Messi has played in two international finals (World Cup and Copa America) and is 0-2. You can excuse him for the World Cup loss because he was playing against the best team in the world. But the Copa America loss is partially on him because he failed to deliver during both during the first 120 minutes and penalty kicks.
And 2018’s World Cup did not go as planned for pre-tournament favorites Argentina. They tied against lowly Iceland in their opener and were humiliated 3-0 against Croatia. They needed a late goal to beat Nigeria, and their defense was exposed against France, and again, everyone is looking at Messi, even though it was not all his fault.
The Argentinean does deserve some criticism though, because he was ineffective for most of the games, scoring just once and assisting twice. Unlike what a lot of people like to believe, he has support in Argentina, especially on attack. The country has countless world-class players such as Gonzalo Higuain, Sergio Aguero, Pablo Dybala, Javier Mascherano, and Angel Di Maria.
He has talent around him, so he needs to do a better job of making himself more effective no matter where he plays. And Messi missed the go-ahead penalty against Iceland, which he was ridiculed for, and still is. Playing devil’s advocate, however, Argentina’s defense was atrocious against France. They were slow, tactically mismatched, and had their miscommunications. But the back four has nothing to do with his play.
He is also criticized for not showing the passion athletes display when representing their nation. And at first glance, the argument is legitimate. His facial expressions and shoulder-sulking during the first two games make him look uninterested in playing. Instead, it appears that playing for Argentina is an obligation and burden for him, and he would rather play for Barcelona only. But that may be a mistaken assumption as well.

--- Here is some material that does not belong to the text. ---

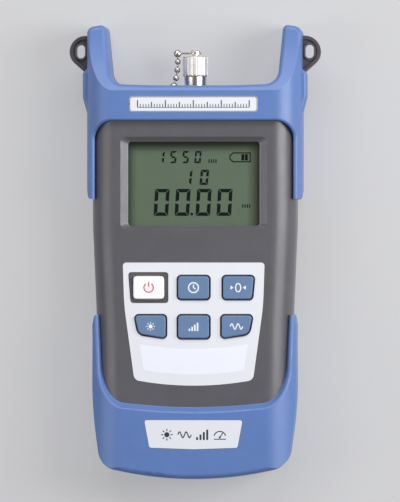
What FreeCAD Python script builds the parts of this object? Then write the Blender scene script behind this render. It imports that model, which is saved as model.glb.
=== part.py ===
"""Handheld optical power meter in a rubber jacket, lying on its back.

Millimetres. X runs across the meter, Y along it towards the fibre adaptor, Z up out of its face.
The origin is at the middle of the meter's outline, on the surface that its back rests on.
"""
import FreeCAD, Part
import math
import os

Vec = FreeCAD.Vector

# ---- face of the meter, from the horn tips down to the bottom edge; their sum is its length ----
HORN_LENGTH = 23.4          # horn tips above the jacket's upper edge
BAND_HEIGHT = 13.5          # jacket band with the title plate
DISPLAY_MARGIN = 6.2        # band to the display's bevel
BEVEL_TOP = 1.9
VIEW_HEIGHT = 32.5          # display opening at the window
BEVEL_BOTTOM = 1.2
KEYPAD_GAP = 12.95          # bevel to the keypad plate
KEYPAD_HEIGHT = 47.4
KEYPAD_MARGIN = 8.3         # keypad plate to the lower cup's lip
CUP_HEIGHT = 27.65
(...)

He carries the weight of an entire nation on his back along with sky-high expectations. He has been compared to Maradona his entire career, and when he does not deliver, the scrutiny and pressure are endless. According to his mother, it is excruciating for him because of how much he wants to deliver for his home country but cannot.
With Argentina’s early exit, you can only imagine all the criticism he will receive. Messi’s legacy could potentially take a substantial hit because this may most likely be his last World Cup, and to go out in this fashion is disappointing and will leave a stain on a remarkable career.
And the two guys he has been compared to his entire life, Maradona and Ronaldo, will always have the upper hand for international play. Ronaldo has 85 goals for Portugal (second most internationally for anyone) with 68 of them (80%) coming in competitive matches. 35 of Messi’s international goals (54%) have come in competitive play. And Ronaldo led Portugal to the 2016 Euro Cup title, which people consider the second most prestigious award at the international level.
So, Lionel Messi can collect all the accolades for Barcelona that he wants, but the goose egg in the trophy column for Argentina will almost outweigh all the success he has had and will prevent him from being considered the GOAT. Fair or unfair, that is how legacies work.